The Ruderfer experiment proved the first NULL result in ether theory.

Analysis of the spinning Mossbauer experiments is a natural step toward analysis of the

slightly more complex and much larger-scale Global Positioning System (GPS). This

system constitutes a large scale near-equivalent to the spinning Mossbauer experiments.

The transit time between the satellite and ground-based receivers is routinely measured.

In addition, the atomic clocks on the satellite are carefully monitored; and high precision

corrections are provided as part of the information transmitted from the satellites.

Because the satellites and the receivers rotate at different rates (unlike the Mossbauer

experiments), a correction for the motion of the receiver during the transit time is

required.
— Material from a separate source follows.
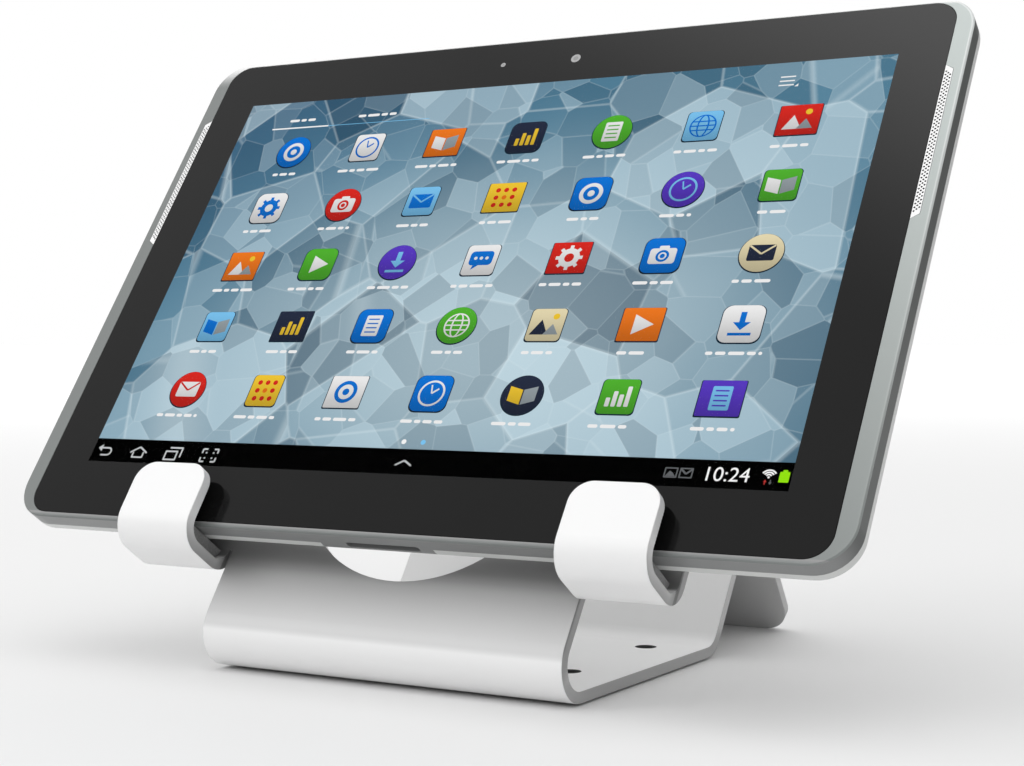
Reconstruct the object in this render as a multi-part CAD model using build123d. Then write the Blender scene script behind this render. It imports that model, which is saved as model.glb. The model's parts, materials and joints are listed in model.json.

This correction is generally referred to as a Sagnac correction, since it adjusts

for anisotropy of the speed of light as far as the receiver is concerned. Why is there no

requirement for a Sagnac correction due to the earth’s orbital motion? Like the transit

time in the spinning Mossbauer experiments, any such effect would be completely

canceled by the orbital-velocity effect on the satellite clocks.

Specifically, there is substantial independent experimental evidence that clock speed always affects the clock frequency and, as the GPS system shows, the spin velocity of the earth clearly affects the clock rate. This being the case, the null result of the rotating Mössbauer experiments actually implies that an ether drift must exist or else the clock effect would not be canceled and a null result would not be present.

The order of the orbital Sagnac is huge, some 60 times larger than the rotational Sagnac effect.

This has to be canceled by the orbital-velocity effect, which has to be just as large.

Since they do not show up on the GPS clocks, it means Ashby's argument is completely false.

*And time-dilation also affects the clock rate - did you forget that?*Read the above paragraphs again. STR dilation HAS ALREADY been dealt with.

You are lying not only to yourself, but to all of the readers.

You are unable to face reality: your cognitive dissonance precludes you from understanding what is going on.